**EXERCISE:**
Emit the exact text of every line from the line with "ends still sharp" to the line with "bpy.context.scene.collection.objects.link(empty)", both ends included. No other output is expected.

************

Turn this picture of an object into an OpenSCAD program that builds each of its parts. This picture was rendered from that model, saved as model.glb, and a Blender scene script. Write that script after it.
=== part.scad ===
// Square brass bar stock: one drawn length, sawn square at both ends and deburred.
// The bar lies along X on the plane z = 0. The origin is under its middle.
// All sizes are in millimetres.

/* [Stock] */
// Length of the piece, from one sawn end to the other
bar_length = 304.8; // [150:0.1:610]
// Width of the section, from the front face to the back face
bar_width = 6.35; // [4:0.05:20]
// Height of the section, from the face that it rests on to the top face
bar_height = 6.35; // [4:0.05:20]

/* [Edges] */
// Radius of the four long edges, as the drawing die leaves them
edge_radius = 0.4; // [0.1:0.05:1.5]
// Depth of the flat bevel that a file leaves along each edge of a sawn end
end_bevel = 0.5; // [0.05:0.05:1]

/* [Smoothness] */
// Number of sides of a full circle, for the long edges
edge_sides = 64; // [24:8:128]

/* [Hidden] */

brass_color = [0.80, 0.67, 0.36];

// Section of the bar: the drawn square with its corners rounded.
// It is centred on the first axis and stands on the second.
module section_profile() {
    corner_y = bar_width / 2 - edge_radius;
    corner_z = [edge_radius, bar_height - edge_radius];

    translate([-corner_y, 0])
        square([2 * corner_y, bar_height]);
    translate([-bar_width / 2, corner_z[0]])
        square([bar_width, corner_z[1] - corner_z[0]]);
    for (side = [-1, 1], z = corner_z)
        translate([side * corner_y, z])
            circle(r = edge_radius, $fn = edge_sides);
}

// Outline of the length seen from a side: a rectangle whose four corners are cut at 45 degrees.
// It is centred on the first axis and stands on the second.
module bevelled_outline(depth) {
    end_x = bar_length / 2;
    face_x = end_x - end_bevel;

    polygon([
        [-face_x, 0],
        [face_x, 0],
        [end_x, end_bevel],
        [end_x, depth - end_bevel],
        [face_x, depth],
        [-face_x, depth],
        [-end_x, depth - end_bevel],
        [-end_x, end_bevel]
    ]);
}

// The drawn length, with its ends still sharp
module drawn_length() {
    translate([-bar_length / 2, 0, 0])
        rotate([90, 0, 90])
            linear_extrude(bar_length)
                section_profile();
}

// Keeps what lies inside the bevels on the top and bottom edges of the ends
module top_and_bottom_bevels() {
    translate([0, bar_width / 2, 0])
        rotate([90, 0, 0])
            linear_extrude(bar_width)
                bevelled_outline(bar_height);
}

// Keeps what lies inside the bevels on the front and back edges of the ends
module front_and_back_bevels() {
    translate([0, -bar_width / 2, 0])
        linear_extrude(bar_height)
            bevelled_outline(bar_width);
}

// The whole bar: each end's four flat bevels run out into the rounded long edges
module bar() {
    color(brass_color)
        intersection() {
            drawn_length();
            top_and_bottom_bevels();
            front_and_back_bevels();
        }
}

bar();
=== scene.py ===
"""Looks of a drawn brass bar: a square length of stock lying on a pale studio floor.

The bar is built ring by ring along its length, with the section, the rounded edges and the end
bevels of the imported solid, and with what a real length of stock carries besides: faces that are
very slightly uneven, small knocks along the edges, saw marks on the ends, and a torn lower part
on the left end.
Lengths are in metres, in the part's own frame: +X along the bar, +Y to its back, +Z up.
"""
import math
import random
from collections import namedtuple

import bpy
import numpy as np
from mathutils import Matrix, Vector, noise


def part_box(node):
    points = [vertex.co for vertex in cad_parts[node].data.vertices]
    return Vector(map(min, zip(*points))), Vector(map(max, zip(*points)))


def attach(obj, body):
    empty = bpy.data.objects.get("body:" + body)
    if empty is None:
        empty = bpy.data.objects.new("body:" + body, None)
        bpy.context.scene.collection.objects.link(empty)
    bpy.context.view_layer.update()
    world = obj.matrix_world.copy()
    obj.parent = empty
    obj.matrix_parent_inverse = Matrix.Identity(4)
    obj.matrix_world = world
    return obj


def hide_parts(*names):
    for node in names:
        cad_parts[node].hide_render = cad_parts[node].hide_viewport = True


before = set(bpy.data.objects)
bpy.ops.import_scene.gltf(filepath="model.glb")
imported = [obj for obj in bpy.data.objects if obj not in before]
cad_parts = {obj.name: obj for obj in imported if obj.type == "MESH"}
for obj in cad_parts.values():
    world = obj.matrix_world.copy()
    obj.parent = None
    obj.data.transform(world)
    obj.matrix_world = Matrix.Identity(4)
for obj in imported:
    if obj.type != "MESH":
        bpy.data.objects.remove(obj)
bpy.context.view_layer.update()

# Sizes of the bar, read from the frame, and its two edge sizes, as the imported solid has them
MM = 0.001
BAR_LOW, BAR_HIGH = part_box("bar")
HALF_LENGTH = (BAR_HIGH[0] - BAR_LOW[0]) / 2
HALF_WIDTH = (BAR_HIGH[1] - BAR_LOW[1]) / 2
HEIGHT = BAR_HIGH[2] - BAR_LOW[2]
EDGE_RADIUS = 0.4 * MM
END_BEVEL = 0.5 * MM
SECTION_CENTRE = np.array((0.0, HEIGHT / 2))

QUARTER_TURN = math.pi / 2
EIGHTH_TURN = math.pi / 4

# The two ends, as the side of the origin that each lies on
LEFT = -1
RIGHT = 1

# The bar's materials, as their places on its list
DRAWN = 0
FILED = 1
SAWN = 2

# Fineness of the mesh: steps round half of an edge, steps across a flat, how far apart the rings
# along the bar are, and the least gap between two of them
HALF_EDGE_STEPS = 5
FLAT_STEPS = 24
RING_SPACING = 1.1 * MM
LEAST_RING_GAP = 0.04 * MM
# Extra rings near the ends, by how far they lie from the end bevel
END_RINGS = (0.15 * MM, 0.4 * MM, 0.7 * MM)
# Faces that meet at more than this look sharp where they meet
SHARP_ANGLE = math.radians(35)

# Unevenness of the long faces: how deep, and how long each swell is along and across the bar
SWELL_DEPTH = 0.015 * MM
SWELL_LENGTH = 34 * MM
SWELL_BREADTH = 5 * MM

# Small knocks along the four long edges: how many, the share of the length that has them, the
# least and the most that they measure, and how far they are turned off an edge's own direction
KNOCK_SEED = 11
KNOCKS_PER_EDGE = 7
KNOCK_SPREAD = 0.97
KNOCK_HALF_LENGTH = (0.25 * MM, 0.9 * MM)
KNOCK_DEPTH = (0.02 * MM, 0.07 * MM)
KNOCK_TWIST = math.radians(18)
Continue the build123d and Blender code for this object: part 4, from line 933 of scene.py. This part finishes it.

************

**OUTPUT BELOW:**
// The drawn length, with its ends still sharp
module drawn_length() {
    translate([-bar_length / 2, 0, 0])
        rotate([90, 0, 90])
            linear_extrude(bar_length)
                section_profile();
}

// Keeps what lies inside the bevels on the top and bottom edges of the ends
module top_and_bottom_bevels() {
    translate([0, bar_width / 2, 0])
        rotate([90, 0, 0])
            linear_extrude(bar_width)
                bevelled_outline(bar_height);
}

// Keeps what lies inside the bevels on the front and back edges of the ends
module front_and_back_bevels() {
    translate([0, -bar_width / 2, 0])
        linear_extrude(bar_height)
            bevelled_outline(bar_width);
}

// The whole bar: each end's four flat bevels run out into the rounded long edges
module bar() {
    color(brass_color)
        intersection() {
            drawn_length();
            top_and_bottom_bevels();
            front_and_back_bevels();
        }
}

bar();
=== scene.py ===
"""Looks of a drawn brass bar: a square length of stock lying on a pale studio floor.

The bar is built ring by ring along its length, with the section, the rounded edges and the end
bevels of the imported solid, and with what a real length of stock carries besides: faces that are
very slightly uneven, small knocks along the edges, saw marks on the ends, and a torn lower part
on the left end.
Lengths are in metres, in the part's own frame: +X along the bar, +Y to its back, +Z up.
"""
import math
import random
from collections import namedtuple

import bpy
import numpy as np
from mathutils import Matrix, Vector, noise


def part_box(node):
    points = [vertex.co for vertex in cad_parts[node].data.vertices]
    return Vector(map(min, zip(*points))), Vector(map(max, zip(*points)))


def attach(obj, body):
    empty = bpy.data.objects.get("body:" + body)
    if empty is None:
        empty = bpy.data.objects.new("body:" + body, None)
        bpy.context.scene.collection.objects.link(empty)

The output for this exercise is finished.